מו  וְהִתְנַחַלְתֶּם אֹתָם לִבְנֵיכֶם אַחֲרֵיכֶם, לָרֶשֶׁת אֲחֻזָּה–לְעֹלָם, בָּהֶם תַּעֲבֹדוּ; וּבְאַחֵיכֶם בְּנֵי-יִשְׂרָאֵל אִישׁ בְּאָחִיו, לֹא-תִרְדֶּה בוֹ בְּפָרֶךְ.  {ס} 46
This is how the KJV translates this verse:
And ye shall take them as an inheritance for your children after you, to inherit them for a possession; they shall be your bondmen forever: but over your brethren the children of Israel, ye shall not rule one over another with rigour.
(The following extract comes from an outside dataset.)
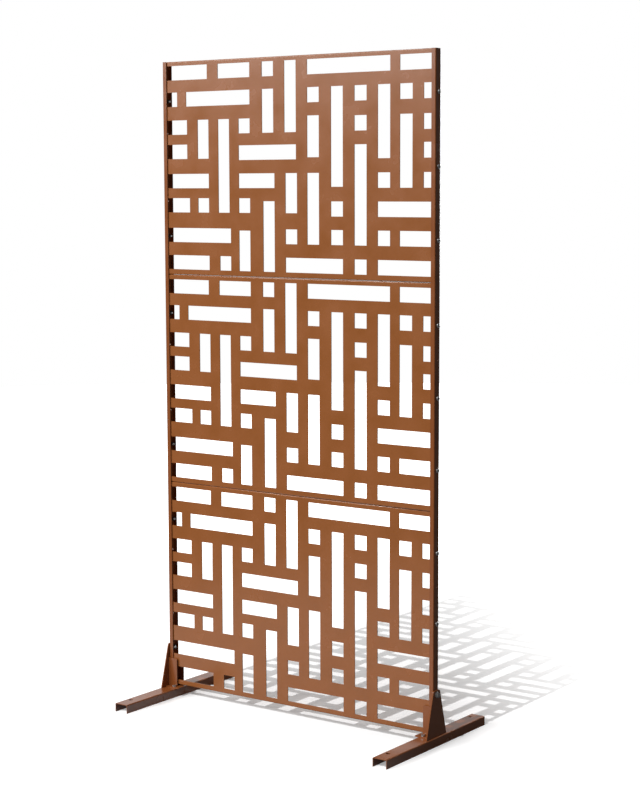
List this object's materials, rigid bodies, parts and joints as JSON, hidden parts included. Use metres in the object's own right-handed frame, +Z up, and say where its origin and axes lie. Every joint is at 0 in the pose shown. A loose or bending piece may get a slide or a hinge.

Rabbi Aqiba, quoted in Sotah 3b,  interprets the phrase  לְעֹלָם, בָּהֶם תַּעֲבֹדוּ as a commandment:

לְעֹלָם בָּהֶם תַּעֲבֹדוּ רְשׁוּת דִּבְרֵי רַבִּי יִשְׁמָעֵאל רַבִּי עֲקִיבָא אוֹמֵר חוֹבָה
According to Rabbi Yishmael, the verse “Of them may you take your bondmen forever” (Leviticus 25:46), implies that we are permitted  to keep a Canaanite slave forever but not enjoined against emancipating him, whereas according to Rabbi Aqiba we are forever forbidden to emancipate  a Canaanite slave.

The KJV adopts Rabbi Aqiba’s  interpretation of  לְעֹלָם בָּהֶם תַּעֲבֹדוּ, rejecting that of Rabbi Yishmael.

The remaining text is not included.